If you’ll allow me the indulgence of some self -reference, here’s a tasting note on a 2015 Clarendon Hills Onkaparinga Syrah that degenerates into a rant on this exact topic:
Very new world to me. First scent impressions were very heavy on vanilla. Cherry, pine resin, allspice come out a bit later. It’s Syrah all right, but a modern and not terribly exciting kind of it. Tasty in a sort of generic way, undemanding. Why, then, 90 pts if it is so meh? Well, objectively speaking, it’s competently made. I am reacting mostly to the lack of differentiation to this - the single biggest complaint I have against “modern” wines. It’s not that they are modern, it’s that, having “followed the science” to the optimal recipe , now that is all you get. All the time. Everywhere.

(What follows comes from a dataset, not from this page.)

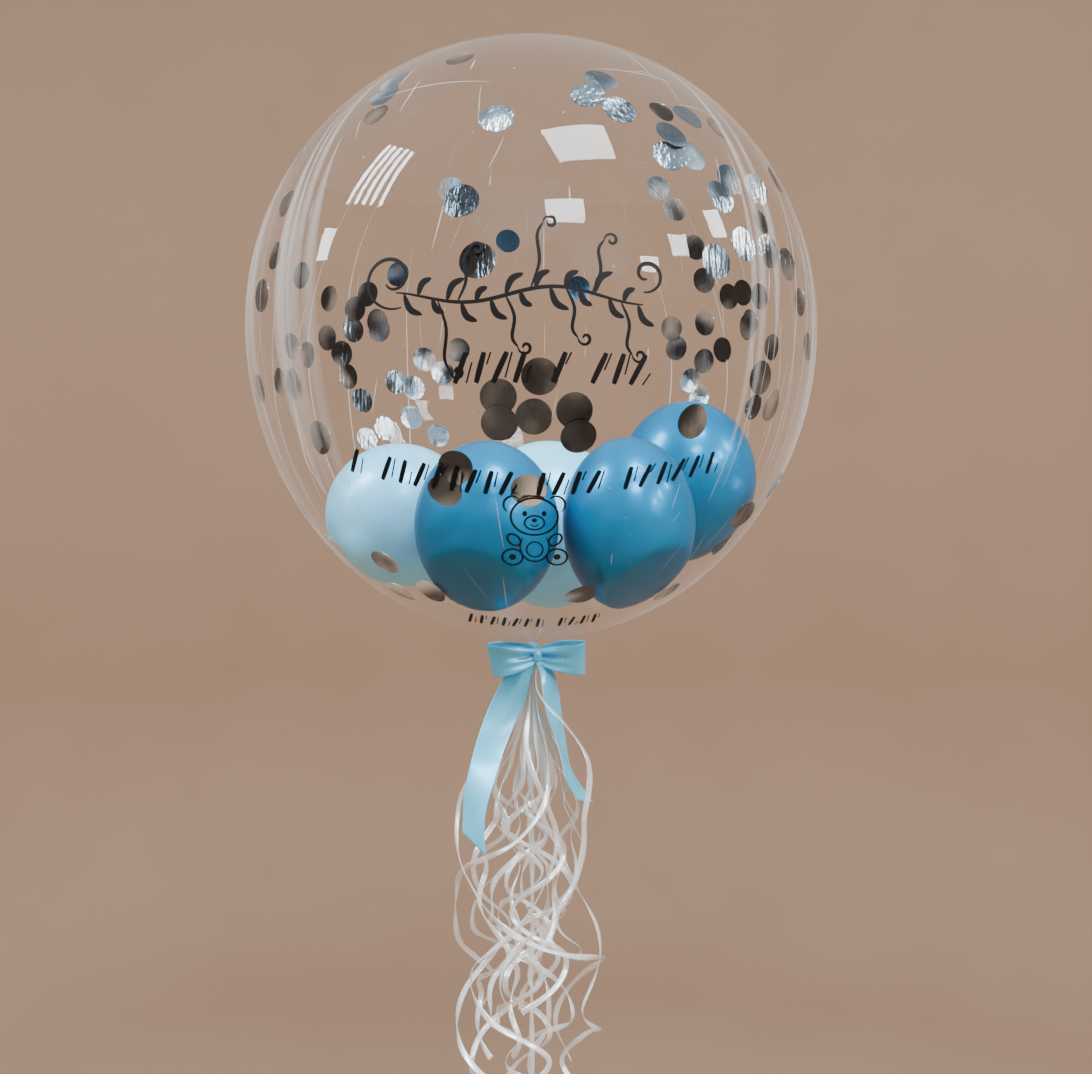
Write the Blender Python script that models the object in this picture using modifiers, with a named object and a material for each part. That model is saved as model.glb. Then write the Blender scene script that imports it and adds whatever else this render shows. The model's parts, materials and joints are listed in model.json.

Screw your optimization: I want magic. I am willing to risk a bad bottle or 10 in search of the ineffable once.
“Not your sin but the meanness of your sin cries out to heaven: there is thrift even in your sin.”
Objectively speaking there is nothing wrong with this wine. It’s actually pretty good. It’s just the sort of wine consumed by people who don’t care that a team slaved out in the fields and obsessed in the chai for 2 years to bring you …. Magic. I just hate deracinated people. And they are f-ing everywhere.
Score: 90, wishing it were more.
Relative to expectations: 0. Bullseye. You’ve priced it correctly to the penny. Now let me die.
That is an absolutely fabulous rant that absolutely encompasses my own beliefs about modern wine, only said better than I think I could ever have said it myself!
I think that is why I have been unimpressed with ‘ultra sorting.’ There has been a trend toward homogeneity - I agree with you whole-heartedly (whole clusteredly?)